--- Written instruction ---
Output the data that follows exactly, line for line.

--- Information provided ---
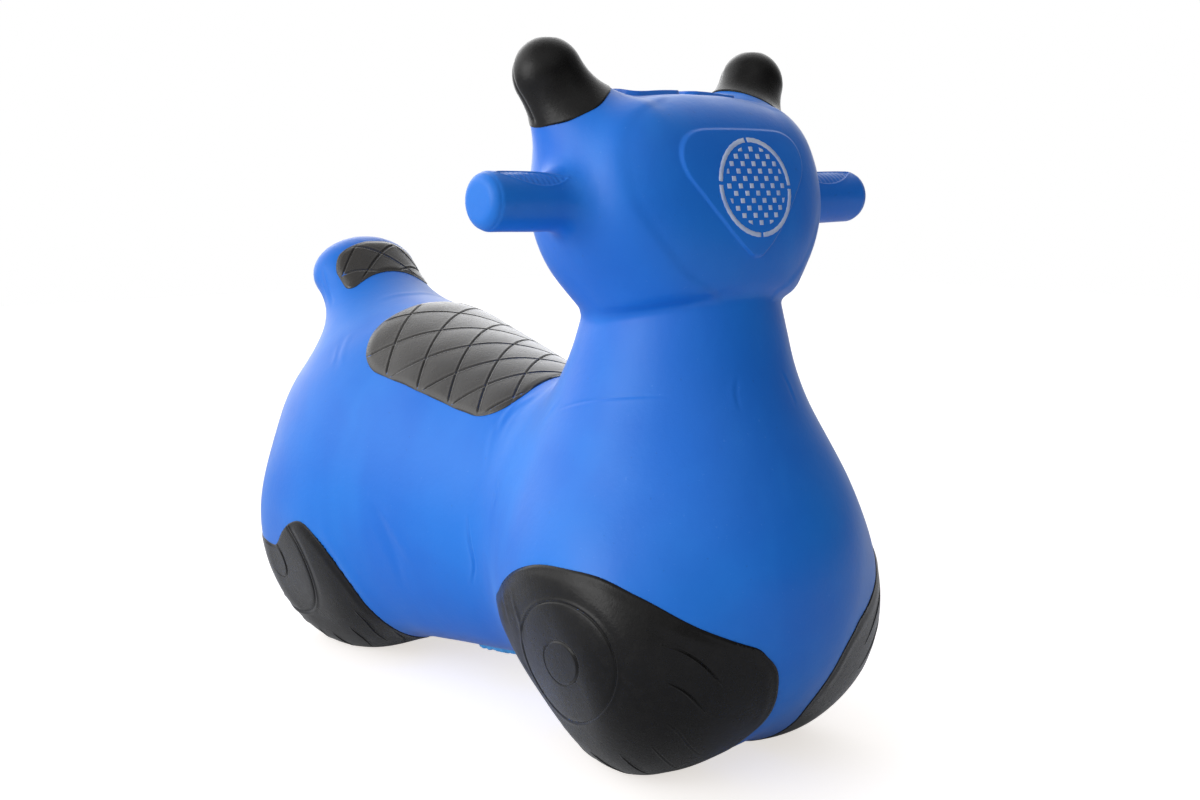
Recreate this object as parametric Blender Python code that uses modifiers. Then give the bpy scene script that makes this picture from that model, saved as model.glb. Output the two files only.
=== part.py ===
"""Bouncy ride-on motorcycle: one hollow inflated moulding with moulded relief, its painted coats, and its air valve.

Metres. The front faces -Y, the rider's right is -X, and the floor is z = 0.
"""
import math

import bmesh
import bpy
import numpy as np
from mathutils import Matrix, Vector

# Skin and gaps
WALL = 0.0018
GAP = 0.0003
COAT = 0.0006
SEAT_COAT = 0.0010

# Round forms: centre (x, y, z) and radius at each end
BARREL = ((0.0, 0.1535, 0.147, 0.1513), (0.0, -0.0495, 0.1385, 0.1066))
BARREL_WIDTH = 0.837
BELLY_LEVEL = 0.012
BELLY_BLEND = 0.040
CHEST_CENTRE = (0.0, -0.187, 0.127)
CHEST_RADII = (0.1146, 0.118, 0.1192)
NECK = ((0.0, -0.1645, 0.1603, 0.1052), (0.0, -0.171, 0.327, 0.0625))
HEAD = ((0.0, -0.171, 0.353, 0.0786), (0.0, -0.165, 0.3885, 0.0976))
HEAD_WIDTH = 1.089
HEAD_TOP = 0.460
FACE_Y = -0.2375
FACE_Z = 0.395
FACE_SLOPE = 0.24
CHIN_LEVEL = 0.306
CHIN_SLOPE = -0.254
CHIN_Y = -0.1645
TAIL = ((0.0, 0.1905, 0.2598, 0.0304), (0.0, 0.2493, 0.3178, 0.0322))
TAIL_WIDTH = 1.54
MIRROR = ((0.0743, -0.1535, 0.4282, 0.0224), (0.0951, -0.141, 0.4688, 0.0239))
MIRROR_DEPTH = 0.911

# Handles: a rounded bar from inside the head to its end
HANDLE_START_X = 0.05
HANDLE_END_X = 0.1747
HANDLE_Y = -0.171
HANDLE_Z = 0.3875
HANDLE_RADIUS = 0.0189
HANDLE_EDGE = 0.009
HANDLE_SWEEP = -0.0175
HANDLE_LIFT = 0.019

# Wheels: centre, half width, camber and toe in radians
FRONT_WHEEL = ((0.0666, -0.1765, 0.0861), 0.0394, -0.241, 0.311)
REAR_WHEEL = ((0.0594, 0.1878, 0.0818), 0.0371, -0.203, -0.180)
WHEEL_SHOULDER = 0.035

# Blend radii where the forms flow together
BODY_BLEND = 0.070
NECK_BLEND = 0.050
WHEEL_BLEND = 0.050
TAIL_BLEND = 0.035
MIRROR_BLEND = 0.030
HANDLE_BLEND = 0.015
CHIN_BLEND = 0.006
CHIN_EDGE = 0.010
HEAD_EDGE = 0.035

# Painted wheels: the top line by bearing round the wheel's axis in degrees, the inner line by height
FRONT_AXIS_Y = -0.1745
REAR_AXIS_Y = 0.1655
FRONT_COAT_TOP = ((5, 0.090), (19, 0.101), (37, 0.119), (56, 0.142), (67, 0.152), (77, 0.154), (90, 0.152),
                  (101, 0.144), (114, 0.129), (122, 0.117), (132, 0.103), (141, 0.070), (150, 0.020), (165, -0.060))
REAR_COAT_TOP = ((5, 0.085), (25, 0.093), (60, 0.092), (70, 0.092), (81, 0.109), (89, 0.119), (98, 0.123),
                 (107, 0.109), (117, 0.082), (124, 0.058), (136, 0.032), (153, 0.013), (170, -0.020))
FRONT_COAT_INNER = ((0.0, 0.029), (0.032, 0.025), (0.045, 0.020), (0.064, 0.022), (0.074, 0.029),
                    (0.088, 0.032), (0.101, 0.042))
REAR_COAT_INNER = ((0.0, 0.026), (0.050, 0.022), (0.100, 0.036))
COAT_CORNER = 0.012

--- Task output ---
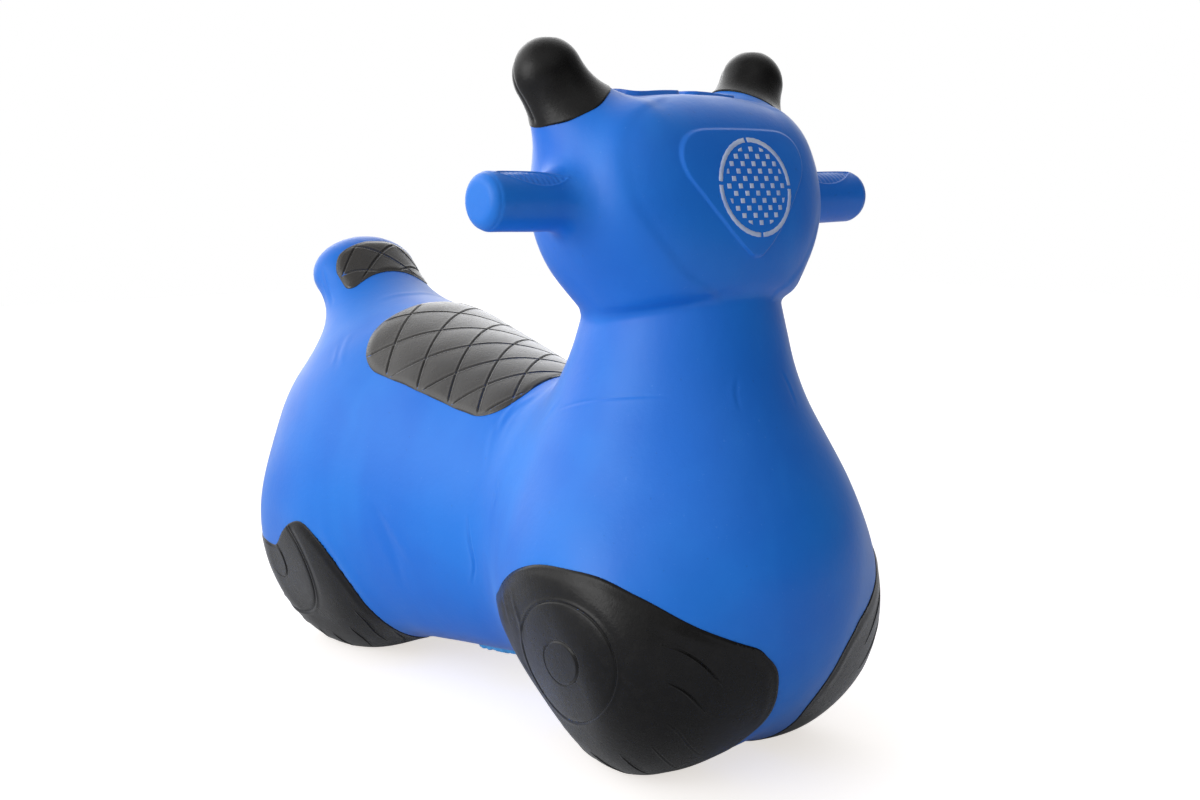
Recreate this object as parametric Blender Python code that uses modifiers. Then give the bpy scene script that makes this picture from that model, saved as model.glb. Output the two files only.
=== part.py ===
"""Bouncy ride-on motorcycle: one hollow inflated moulding with moulded relief, its painted coats, and its air valve.

Metres. The front faces -Y, the rider's right is -X, and the floor is z = 0.
"""
import math

import bmesh
import bpy
import numpy as np
from mathutils import Matrix, Vector

# Skin and gaps
WALL = 0.0018
GAP = 0.0003
COAT = 0.0006
SEAT_COAT = 0.0010

# Round forms: centre (x, y, z) and radius at each end
BARREL = ((0.0, 0.1535, 0.147, 0.1513), (0.0, -0.0495, 0.1385, 0.1066))
BARREL_WIDTH = 0.837
BELLY_LEVEL = 0.012
BELLY_BLEND = 0.040
CHEST_CENTRE = (0.0, -0.187, 0.127)
CHEST_RADII = (0.1146, 0.118, 0.1192)
NECK = ((0.0, -0.1645, 0.1603, 0.1052), (0.0, -0.171, 0.327, 0.0625))
HEAD = ((0.0, -0.171, 0.353, 0.0786), (0.0, -0.165, 0.3885, 0.0976))
HEAD_WIDTH = 1.089
HEAD_TOP = 0.460
FACE_Y = -0.2375
FACE_Z = 0.395
FACE_SLOPE = 0.24
CHIN_LEVEL = 0.306
CHIN_SLOPE = -0.254
CHIN_Y = -0.1645
TAIL = ((0.0, 0.1905, 0.2598, 0.0304), (0.0, 0.2493, 0.3178, 0.0322))
TAIL_WIDTH = 1.54
MIRROR = ((0.0743, -0.1535, 0.4282, 0.0224), (0.0951, -0.141, 0.4688, 0.0239))
MIRROR_DEPTH = 0.911

# Handles: a rounded bar from inside the head to its end
HANDLE_START_X = 0.05
HANDLE_END_X = 0.1747
HANDLE_Y = -0.171
HANDLE_Z = 0.3875
HANDLE_RADIUS = 0.0189
HANDLE_EDGE = 0.009
HANDLE_SWEEP = -0.0175
HANDLE_LIFT = 0.019

# Wheels: centre, half width, camber and toe in radians
FRONT_WHEEL = ((0.0666, -0.1765, 0.0861), 0.0394, -0.241, 0.311)
REAR_WHEEL = ((0.0594, 0.1878, 0.0818), 0.0371, -0.203, -0.180)
WHEEL_SHOULDER = 0.035

# Blend radii where the forms flow together
BODY_BLEND = 0.070
NECK_BLEND = 0.050
WHEEL_BLEND = 0.050
TAIL_BLEND = 0.035
MIRROR_BLEND = 0.030
HANDLE_BLEND = 0.015
CHIN_BLEND = 0.006
CHIN_EDGE = 0.010
HEAD_EDGE = 0.035

# Painted wheels: the top line by bearing round the wheel's axis in degrees, the inner line by height
FRONT_AXIS_Y = -0.1745
REAR_AXIS_Y = 0.1655
FRONT_COAT_TOP = ((5, 0.090), (19, 0.101), (37, 0.119), (56, 0.142), (67, 0.152), (77, 0.154), (90, 0.152),
                  (101, 0.144), (114, 0.129), (122, 0.117), (132, 0.103), (141, 0.070), (150, 0.020), (165, -0.060))
REAR_COAT_TOP = ((5, 0.085), (25, 0.093), (60, 0.092), (70, 0.092), (81, 0.109), (89, 0.119), (98, 0.123),
                 (107, 0.109), (117, 0.082), (124, 0.058), (136, 0.032), (153, 0.013), (170, -0.020))
FRONT_COAT_INNER = ((0.0, 0.029), (0.032, 0.025), (0.045, 0.020), (0.064, 0.022), (0.074, 0.029),
                    (0.088, 0.032), (0.101, 0.042))
REAR_COAT_INNER = ((0.0, 0.026), (0.050, 0.022), (0.100, 0.036))
COAT_CORNER = 0.012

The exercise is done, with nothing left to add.